Paper long abstract:
Ever since Cyprus became a republic in 1960, the Cypriot-Orthodox Church has maintained an active role in the political life of the island. In the last few years, the current Archbishop’s often-controversial decisions have, over time, provoked a general stance of resistance and discontent amongst members of the Christian-Orthodox population, and especially the youth. Through life narratives and interviews of my (mostly) male informants, and ethnographic observation of the manner by which religion and politics become entangled in Cyprus, I attempt to explore the formation of emerging male subjectivities taking place at the intersection of religious resistance, unbelief and magical thinking.
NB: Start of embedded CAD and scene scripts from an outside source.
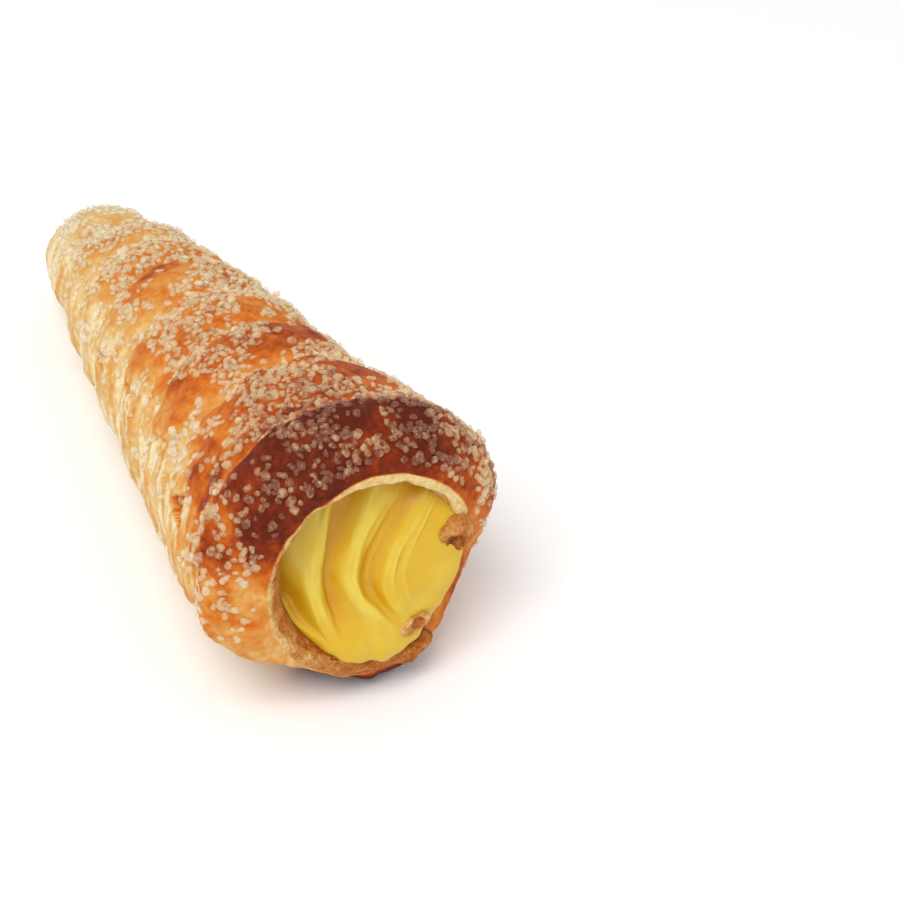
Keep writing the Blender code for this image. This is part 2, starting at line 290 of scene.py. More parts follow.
# Fine streaks along the piped lines: how wide a line counts, how much they are drawn out, their
# size, and what they add to the height and to the colour's level, which paints raised streaks paler and
# sunken ones darker as painted light and shade
LINE_WIDTH = 2.6 * MM
STRIATION_STRETCH = 0.10
STRIATION_SIZE = 0.55 * MM
STRIATION_HEIGHT = 0.14 * MM
STRIATION_SHADE = 0.13

# Seed of each noise
EDGE_SEED = 11
BLISTER_SEED = 23
LAYER_SEED = 37
CUSTARD_SEED = 53
SUGAR_SEED = 61
MOTTLE_SEED = 41


def srgb(red, green, blue):
    """A linear colour from display values of 0 to 255."""
    shares = (red / 255, green / 255, blue / 255)
    linear = (s / 12.92 if s <= 0.04045 else ((s + 0.055) / 1.055) ** 2.4 for s in shares)
    return (*linear, 1.0)


def smooth_step(value):
    """Rises smoothly from 0 to 1 while value does, and is level outside that."""
    value = np.clip(value, 0.0, 1.0)
    return value * value * (3.0 - 2.0 * value)


def rising(value, start, width):
    """Rises smoothly from 0 to 1 while value goes from start on by width."""
    return smooth_step((value - start) / width)


def turned(phi, angle):
    """How far phi is from angle, the short way round."""
    return (phi - angle + math.pi) % (2.0 * math.pi) - math.pi


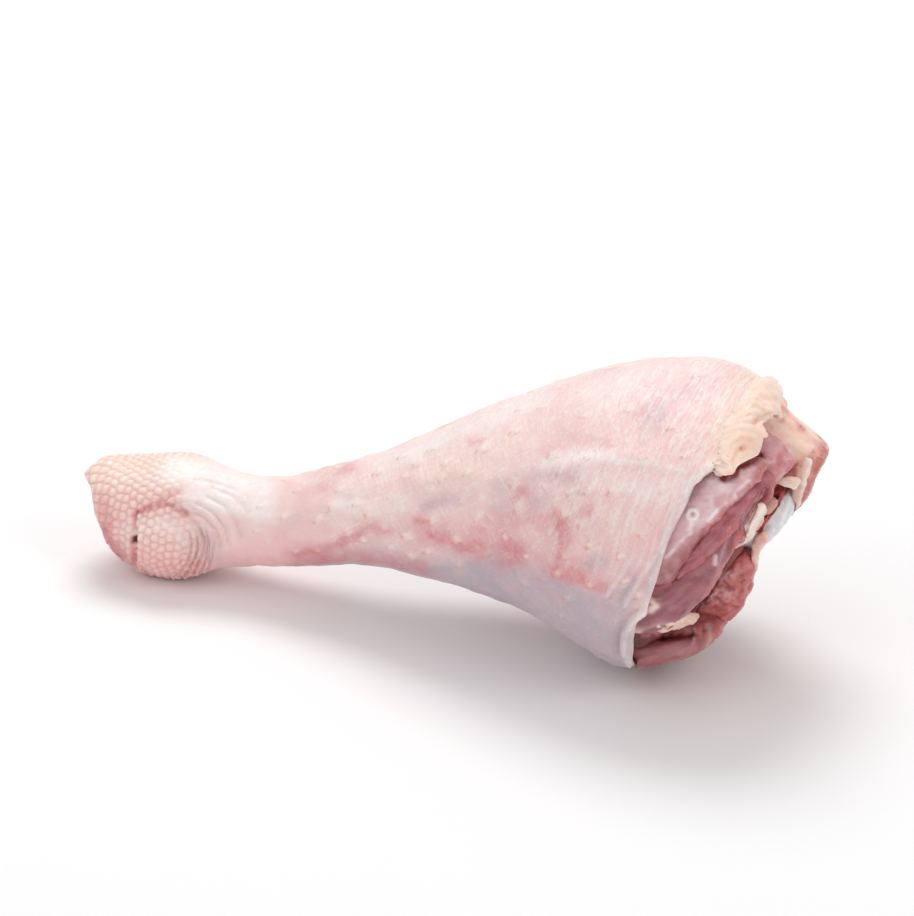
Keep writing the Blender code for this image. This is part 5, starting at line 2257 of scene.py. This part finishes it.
Finish = SkinFinish | FleshFinish | FatFinish | GristleFinish
FINISHES: dict[str, Finish] = {
    "skin": SkinFinish(),
    "fat": FatFinish(),
    "pink_fat": FatFinish("pink_fat", tint(246, 216, 200), tint(226, 160, 146)),
    "bone": GristleFinish("wet_bone", tint(216, 220, 230), tint(236, 230, 226), stain_and_painted_light=tint(150, 30, 20)),
    "sinew": GristleFinish("white_sinew", tint(248, 230, 216), tint(236, 200, 180)),
    "pink_sinew": GristleFinish("pink_sinew", tint(244, 212, 198), tint(230, 186, 172)),
    "silverskin": FleshFinish(
        "silverskin", tint(230, 184, 188), tint(214, 160, 166), film_and_gleam=tint(246, 230, 230),
        fat=tint(255, 244, 242), blood_and_shade=tint(136, 36, 40), film_share=0.30, gloss=Gloss.WET_GRISTLE,
        fibre_rise=0.10,
    ),
    "flesh": FleshFinish("flesh", tint(186, 106, 108), tint(158, 78, 82)),
    "rosy_flesh": FleshFinish("rosy_flesh", tint(234, 168, 170), tint(212, 136, 142)),
    "mauve_flesh": FleshFinish("mauve_flesh", tint(168, 98, 108), tint(144, 76, 86), fat=tint(250, 222, 212)),
    "red_flesh": FleshFinish("red_flesh", tint(222, 138, 132), tint(194, 100, 96), film_share=0.12),
    "band_flesh": FleshFinish("band_flesh", tint(186, 106, 114), tint(156, 76, 84), film_share=0.15),
    "joint_flesh": FleshFinish(
        "joint_flesh", tint(188, 52, 38), tint(132, 24, 18), film_share=0.05, gloss=Gloss.WET_GRISTLE
    ),
    "bare_bone": GristleFinish("bare_bone", tint(212, 166, 146), tint(188, 132, 114)),
    "deep_flesh": FleshFinish("deep_flesh", tint(132, 46, 44), tint(88, 22, 22), film_share=0.08),
    "fascia": FleshFinish(
        "fascia", tint(255, 220, 203), tint(249, 196, 178), film_and_gleam=tint(254, 231, 216), film_share=0.5,
        cut=tint(188, 88, 88), fibre_rise=0.12,
    ),
}


def main() -> None:
    """Builds and dresses every piece."""
    logging.basicConfig(level=logging.INFO, format="%(message)s")
    Studio().build()
    looks = {name: finish.material() for name, finish in FINISHES.items()}
    skin = SkinSleeve()
    skin.build()
    skin.dress()
    Bench.paint(skin.piece, looks["skin"])
    for number, sizes in enumerate((*FLESH_PIECES, FLAP)):
        soft = (FatFlap if sizes is FLAP else SoftPiece)(sizes, FIRST_SEED + number)
        soft.build()
        soft.dress()
        if isinstance(soft, FatFlap):
            soft.settle(skin.piece)
        Bench.paint(soft.piece, looks[sizes.look or sizes.slot])
    sizes = {"cad": [list(c) for c in CAD_BOX], "visual": [list(c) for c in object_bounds()]}


if __name__ == "__main__":
    main()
By putting emerging literature on religious unbelief and atheism in conversation with anthropological literature on magic, I explore how my informants’ denunciation of religious authority in Cyprus leads to the emergence of what, in the context of this paper, I call a meta-pragmatic subject: in other words, a subject which does not simply adhere or resist religious knowledge and beliefs, but is rather in an active process of surveying and evaluating processes of religiosity in order to formulate its own worldviews. As I suggest, resistance and unbelief do not lead to disenchantment and rationalisation. Rather, such active pursuit of self-reflection results to personal perspectives and philosophies which contain elements which can be understood as magical.